Room 48 became “the room of nightmares” for Katie Schmidt’s family.
School staff would carry her son, who has autism spectrum disorder, to the empty seclusion room last year when the second-grader’s behavior was challenging, she said.
“It was horrifying,” said Schmidt, who learned of the practice from her son’s school therapist. “It felt unsafe to him. He couldn’t get out.
“So that is a huge piece of anxiety, locking someone in a room that they can’t get out of that was very small; there’s nothing there, being at the mercy of a random adult.”
Minnesota barred schools from keeping students in third grade or younger alone in rooms at the start of this school year, a practice some parents and experts say is traumatic and harmful.
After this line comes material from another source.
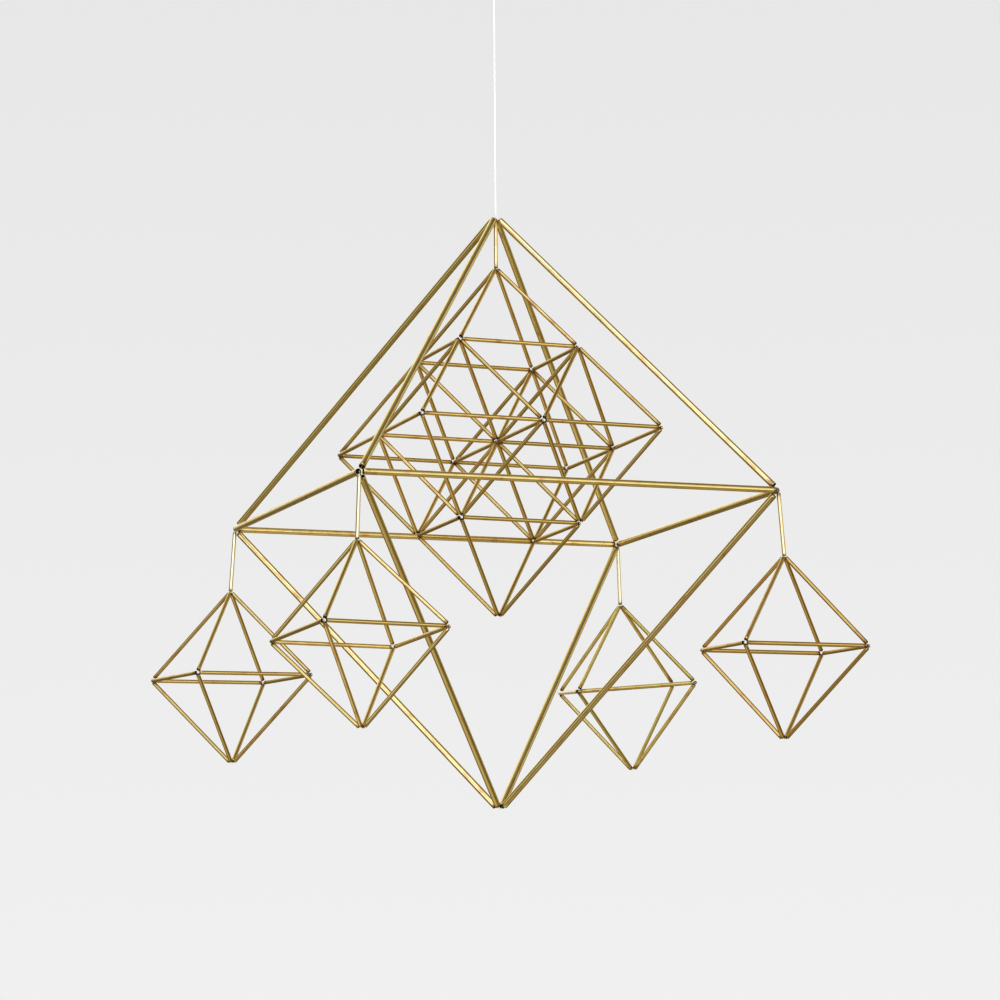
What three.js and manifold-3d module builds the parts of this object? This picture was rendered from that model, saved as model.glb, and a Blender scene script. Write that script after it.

But other parents and school officials contend it’s a necessary tool of last resort to address increased aggressive behavior in classrooms and keep children and staff safe.
Lawmakers are looking again at allowing seclusion, but only if a child‘s parents and the team working on their individualized education plan sign off.
Sen. Judy Seeberger, DFL-Afton, pushed to add a provision to the Senate’s education policy bill extending the seclusion prohibition through sixth grade, unless “explicitly agreed to by the student’s parents and the rest of the individualized education program team.”
The House version of the bill doesn’t include the change, and it remains to be seen whether it will pass this session.